Whenever my guilt began to tear at me this week, Jaya found a way to invite me to play or ask me to snuggle or, in some way, move away from myself so that I could be with her. I believe this is Ammachi’s way of showing me that it is OK to move on, smile, and find joy. In the years that I had her as a second mother, she showed me the depth of motherly love, a deep love and bond that I feel myself extending to my own daughter. For that I am grateful.
She was a woman who at times could be so gentle and anxious that we forgot how strong she was. She was unafraid to state her opinion, and strong enough to forgive and choose love over holding grudges. Despite her sweet nature, she was able to battle wits with the best of them. (And in case you’re wondering, Pappa is the best of them.) She was resilient. Although we all worried about her fragility, she bolstered herself with prayers and community. She was the kind of woman who defined herself as a mother and wife, and who found power in that. And I say she was gentle and sweet, but if you messed with her meticulous organization system or messed up her plans, she could also lash out a tirade that would make you never forget to leave her things alone. For all of these things about her, I am grateful. And I am so very proud to be her granddaughter.

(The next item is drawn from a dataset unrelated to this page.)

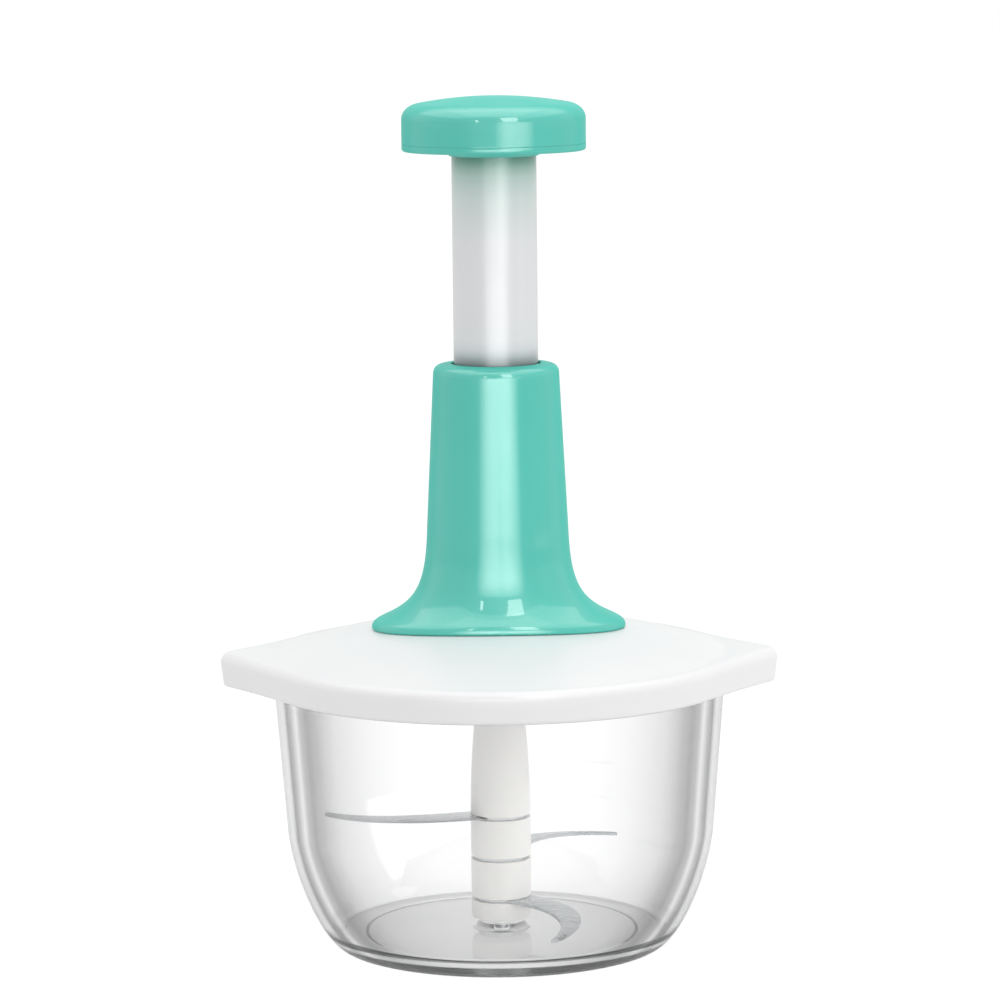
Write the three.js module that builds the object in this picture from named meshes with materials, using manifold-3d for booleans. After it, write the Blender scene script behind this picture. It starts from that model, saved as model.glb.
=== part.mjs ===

It’s ludicrous to claim that death and suffering happen “for a reason.” But I am learning we as survivors can choose to learn and grow from the guilt and loneliness that we feel after each tragic loss. Losing Ammachi has shocked me back into remembering the value of family–not just my tiny little nuclear one, but my extended family, the family that she created, and all the family that I have in India. Losing her has made me face years of anger, shame, fear, and guilt that had festered within me. Looking back through pictures and remembering Baxley Circle have rekindled something. I hope to let it grow and let it heal me.
Goodbye, Ammachi. You gave our family joy, love, and laughter. You taught us kindness and grace. We will miss you.